[PROBLEM DETAILS] Keep to the lines between the one holding "mirror(about=Plane.XZ)" and the one holding "imported = [obj", inclusive, and write them out exactly.

Begin INFORMATION PROVIDED

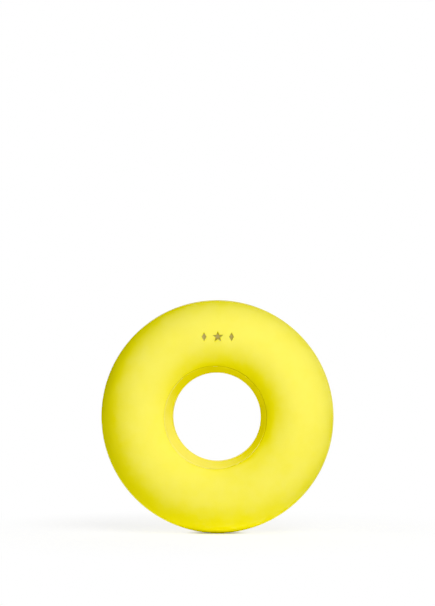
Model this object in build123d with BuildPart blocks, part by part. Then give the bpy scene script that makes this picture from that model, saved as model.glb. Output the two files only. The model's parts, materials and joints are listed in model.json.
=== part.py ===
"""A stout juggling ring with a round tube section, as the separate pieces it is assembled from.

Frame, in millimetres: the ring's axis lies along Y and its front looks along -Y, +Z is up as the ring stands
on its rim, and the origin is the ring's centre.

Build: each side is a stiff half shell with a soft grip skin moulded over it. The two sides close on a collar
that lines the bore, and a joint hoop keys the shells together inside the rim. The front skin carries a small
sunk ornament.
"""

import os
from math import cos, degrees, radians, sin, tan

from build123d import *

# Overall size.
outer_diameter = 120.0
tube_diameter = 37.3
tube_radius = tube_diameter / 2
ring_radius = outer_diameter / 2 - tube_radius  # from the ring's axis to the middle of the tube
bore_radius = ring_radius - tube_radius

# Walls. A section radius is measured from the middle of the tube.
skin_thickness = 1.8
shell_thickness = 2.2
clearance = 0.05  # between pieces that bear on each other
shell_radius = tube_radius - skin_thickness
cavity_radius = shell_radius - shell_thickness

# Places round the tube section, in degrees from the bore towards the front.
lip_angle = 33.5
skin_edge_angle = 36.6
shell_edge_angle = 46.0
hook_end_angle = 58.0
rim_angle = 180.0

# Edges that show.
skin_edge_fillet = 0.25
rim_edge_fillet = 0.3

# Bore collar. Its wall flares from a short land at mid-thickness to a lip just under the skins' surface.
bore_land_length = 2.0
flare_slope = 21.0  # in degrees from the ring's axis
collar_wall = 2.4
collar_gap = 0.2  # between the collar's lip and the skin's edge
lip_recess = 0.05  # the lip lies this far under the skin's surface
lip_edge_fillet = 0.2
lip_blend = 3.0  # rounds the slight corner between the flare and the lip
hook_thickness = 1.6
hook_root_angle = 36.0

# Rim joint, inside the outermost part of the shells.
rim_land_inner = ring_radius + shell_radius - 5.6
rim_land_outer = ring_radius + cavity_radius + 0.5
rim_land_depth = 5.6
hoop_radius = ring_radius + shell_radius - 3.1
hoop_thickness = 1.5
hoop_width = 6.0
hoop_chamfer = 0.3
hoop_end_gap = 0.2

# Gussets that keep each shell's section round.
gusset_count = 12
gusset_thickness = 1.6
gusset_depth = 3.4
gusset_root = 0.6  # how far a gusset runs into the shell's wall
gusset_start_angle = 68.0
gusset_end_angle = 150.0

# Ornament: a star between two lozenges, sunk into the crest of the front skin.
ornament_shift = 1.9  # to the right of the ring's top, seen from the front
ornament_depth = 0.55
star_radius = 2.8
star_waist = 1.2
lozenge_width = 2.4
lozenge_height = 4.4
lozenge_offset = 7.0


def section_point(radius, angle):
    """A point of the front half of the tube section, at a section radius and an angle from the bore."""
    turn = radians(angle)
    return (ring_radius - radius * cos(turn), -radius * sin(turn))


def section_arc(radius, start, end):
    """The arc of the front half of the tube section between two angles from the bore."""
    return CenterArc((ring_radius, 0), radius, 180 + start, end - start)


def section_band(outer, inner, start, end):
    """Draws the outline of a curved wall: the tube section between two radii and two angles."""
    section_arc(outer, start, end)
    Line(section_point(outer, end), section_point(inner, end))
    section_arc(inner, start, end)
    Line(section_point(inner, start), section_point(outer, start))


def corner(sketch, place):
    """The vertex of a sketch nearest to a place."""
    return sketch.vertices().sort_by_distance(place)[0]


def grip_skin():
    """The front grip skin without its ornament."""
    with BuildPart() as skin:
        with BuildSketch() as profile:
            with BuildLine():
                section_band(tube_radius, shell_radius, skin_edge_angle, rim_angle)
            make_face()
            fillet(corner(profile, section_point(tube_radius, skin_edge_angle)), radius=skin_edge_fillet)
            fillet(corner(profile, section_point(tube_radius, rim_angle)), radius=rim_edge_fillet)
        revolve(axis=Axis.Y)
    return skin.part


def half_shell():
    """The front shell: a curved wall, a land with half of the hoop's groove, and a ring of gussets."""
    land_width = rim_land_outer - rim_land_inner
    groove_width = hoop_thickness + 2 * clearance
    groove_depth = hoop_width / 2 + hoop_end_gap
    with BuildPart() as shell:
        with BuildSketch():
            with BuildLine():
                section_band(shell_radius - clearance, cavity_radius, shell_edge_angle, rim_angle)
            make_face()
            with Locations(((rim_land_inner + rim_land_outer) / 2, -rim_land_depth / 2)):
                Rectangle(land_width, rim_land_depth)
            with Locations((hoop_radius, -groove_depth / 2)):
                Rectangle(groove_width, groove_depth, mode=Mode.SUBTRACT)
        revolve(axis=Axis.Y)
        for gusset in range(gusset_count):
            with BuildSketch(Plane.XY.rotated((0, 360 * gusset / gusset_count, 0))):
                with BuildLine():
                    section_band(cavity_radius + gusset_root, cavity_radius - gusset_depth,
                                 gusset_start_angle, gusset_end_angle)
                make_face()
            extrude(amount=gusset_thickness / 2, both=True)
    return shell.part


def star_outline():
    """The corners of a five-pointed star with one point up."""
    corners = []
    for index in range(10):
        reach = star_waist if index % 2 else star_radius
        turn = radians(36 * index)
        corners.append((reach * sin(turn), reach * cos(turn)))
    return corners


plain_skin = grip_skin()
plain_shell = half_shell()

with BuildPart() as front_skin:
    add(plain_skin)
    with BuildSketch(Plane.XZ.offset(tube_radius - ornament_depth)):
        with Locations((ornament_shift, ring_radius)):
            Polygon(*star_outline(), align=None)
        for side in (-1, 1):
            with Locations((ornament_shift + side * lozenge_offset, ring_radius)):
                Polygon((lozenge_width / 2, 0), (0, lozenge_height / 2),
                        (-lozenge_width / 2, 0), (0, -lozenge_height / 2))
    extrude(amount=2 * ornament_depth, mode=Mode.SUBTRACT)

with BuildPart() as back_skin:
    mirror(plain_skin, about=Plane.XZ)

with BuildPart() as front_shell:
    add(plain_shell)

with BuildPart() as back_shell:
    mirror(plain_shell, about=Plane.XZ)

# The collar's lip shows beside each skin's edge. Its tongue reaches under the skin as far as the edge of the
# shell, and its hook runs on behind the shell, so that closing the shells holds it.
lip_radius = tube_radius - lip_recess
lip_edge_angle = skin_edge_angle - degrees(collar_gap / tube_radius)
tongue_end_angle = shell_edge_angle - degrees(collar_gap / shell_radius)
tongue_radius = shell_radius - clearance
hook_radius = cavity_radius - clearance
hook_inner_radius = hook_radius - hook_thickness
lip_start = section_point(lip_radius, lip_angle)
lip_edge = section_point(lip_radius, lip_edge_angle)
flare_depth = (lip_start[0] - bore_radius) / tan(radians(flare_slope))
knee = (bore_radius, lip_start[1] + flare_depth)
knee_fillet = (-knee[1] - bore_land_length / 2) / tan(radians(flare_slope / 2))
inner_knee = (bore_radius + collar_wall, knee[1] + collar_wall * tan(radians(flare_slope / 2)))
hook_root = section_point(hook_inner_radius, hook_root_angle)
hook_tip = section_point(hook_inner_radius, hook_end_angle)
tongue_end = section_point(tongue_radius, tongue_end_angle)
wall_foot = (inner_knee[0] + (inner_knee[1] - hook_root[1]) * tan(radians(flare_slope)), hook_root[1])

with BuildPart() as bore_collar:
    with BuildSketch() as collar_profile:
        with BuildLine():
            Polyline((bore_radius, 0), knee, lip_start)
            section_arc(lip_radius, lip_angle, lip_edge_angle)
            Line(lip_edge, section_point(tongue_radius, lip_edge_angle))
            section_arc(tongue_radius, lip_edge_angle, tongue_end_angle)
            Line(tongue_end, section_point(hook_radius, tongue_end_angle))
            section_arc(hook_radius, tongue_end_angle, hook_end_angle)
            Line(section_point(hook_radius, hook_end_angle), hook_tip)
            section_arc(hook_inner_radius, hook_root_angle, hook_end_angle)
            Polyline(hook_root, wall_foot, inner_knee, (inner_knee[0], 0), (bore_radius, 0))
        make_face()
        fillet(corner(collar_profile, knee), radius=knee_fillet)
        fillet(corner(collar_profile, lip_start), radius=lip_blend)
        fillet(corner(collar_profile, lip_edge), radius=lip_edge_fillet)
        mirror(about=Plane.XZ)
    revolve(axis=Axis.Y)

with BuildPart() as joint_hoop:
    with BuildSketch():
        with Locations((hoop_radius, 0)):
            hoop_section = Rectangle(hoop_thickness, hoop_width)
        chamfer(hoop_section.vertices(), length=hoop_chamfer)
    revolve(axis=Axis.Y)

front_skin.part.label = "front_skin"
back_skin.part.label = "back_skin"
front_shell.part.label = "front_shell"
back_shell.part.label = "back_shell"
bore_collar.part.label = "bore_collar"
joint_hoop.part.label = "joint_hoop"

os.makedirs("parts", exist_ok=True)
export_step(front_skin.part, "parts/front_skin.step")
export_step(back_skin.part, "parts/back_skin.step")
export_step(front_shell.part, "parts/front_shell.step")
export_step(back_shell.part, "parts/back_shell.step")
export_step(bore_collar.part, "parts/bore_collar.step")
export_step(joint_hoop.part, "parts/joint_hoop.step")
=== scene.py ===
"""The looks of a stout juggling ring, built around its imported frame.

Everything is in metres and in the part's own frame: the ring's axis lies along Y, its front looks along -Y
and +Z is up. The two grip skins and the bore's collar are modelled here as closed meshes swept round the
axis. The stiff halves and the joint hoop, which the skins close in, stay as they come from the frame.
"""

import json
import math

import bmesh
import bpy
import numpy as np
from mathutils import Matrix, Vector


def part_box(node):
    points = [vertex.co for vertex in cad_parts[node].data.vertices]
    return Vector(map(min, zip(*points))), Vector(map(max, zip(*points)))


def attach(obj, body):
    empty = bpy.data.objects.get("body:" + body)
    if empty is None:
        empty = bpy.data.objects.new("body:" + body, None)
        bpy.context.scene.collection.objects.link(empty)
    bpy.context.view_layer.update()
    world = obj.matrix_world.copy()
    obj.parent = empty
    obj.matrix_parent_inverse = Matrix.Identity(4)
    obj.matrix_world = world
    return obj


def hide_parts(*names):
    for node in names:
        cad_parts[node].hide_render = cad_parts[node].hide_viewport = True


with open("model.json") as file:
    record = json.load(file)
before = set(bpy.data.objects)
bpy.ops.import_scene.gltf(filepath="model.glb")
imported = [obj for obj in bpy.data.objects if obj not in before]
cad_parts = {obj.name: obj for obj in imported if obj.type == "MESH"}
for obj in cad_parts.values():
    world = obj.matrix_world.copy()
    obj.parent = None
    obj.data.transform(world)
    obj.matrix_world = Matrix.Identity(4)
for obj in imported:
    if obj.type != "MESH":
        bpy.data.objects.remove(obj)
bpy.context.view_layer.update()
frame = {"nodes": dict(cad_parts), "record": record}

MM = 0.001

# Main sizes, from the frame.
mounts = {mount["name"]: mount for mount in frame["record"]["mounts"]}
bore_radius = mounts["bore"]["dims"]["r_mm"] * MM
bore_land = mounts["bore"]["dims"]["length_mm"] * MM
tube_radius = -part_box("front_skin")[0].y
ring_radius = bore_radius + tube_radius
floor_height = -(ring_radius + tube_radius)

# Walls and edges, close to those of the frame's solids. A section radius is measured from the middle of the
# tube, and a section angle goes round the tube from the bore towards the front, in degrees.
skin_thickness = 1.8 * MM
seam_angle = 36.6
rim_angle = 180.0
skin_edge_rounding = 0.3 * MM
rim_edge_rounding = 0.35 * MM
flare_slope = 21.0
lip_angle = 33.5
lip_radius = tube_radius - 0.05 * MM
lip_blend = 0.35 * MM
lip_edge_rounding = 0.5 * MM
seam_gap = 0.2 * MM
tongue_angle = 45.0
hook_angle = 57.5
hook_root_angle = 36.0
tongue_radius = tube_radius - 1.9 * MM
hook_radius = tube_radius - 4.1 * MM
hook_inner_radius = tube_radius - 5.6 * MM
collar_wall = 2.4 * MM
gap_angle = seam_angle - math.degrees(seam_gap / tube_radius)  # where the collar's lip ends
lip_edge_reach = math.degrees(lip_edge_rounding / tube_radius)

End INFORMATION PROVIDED

[RESPONSE TO THE TASK]
        mirror(about=Plane.XZ)
    revolve(axis=Axis.Y)

with BuildPart() as joint_hoop:
    with BuildSketch():
        with Locations((hoop_radius, 0)):
            hoop_section = Rectangle(hoop_thickness, hoop_width)
        chamfer(hoop_section.vertices(), length=hoop_chamfer)
    revolve(axis=Axis.Y)

front_skin.part.label = "front_skin"
back_skin.part.label = "back_skin"
front_shell.part.label = "front_shell"
back_shell.part.label = "back_shell"
bore_collar.part.label = "bore_collar"
joint_hoop.part.label = "joint_hoop"

os.makedirs("parts", exist_ok=True)
export_step(front_skin.part, "parts/front_skin.step")
export_step(back_skin.part, "parts/back_skin.step")
export_step(front_shell.part, "parts/front_shell.step")
export_step(back_shell.part, "parts/back_shell.step")
export_step(bore_collar.part, "parts/bore_collar.step")
export_step(joint_hoop.part, "parts/joint_hoop.step")
=== scene.py ===
"""The looks of a stout juggling ring, built around its imported frame.

Everything is in metres and in the part's own frame: the ring's axis lies along Y, its front looks along -Y
and +Z is up. The two grip skins and the bore's collar are modelled here as closed meshes swept round the
axis. The stiff halves and the joint hoop, which the skins close in, stay as they come from the frame.
"""

import json
import math

import bmesh
import bpy
import numpy as np
from mathutils import Matrix, Vector


def part_box(node):
    points = [vertex.co for vertex in cad_parts[node].data.vertices]
    return Vector(map(min, zip(*points))), Vector(map(max, zip(*points)))


def attach(obj, body):
    empty = bpy.data.objects.get("body:" + body)
    if empty is None:
        empty = bpy.data.objects.new("body:" + body, None)
        bpy.context.scene.collection.objects.link(empty)
    bpy.context.view_layer.update()
    world = obj.matrix_world.copy()
    obj.parent = empty
    obj.matrix_parent_inverse = Matrix.Identity(4)
    obj.matrix_world = world
    return obj


def hide_parts(*names):
    for node in names:
        cad_parts[node].hide_render = cad_parts[node].hide_viewport = True


with open("model.json") as file:
    record = json.load(file)
before = set(bpy.data.objects)
bpy.ops.import_scene.gltf(filepath="model.glb")
imported = [obj for obj in bpy.data.objects if obj not in before]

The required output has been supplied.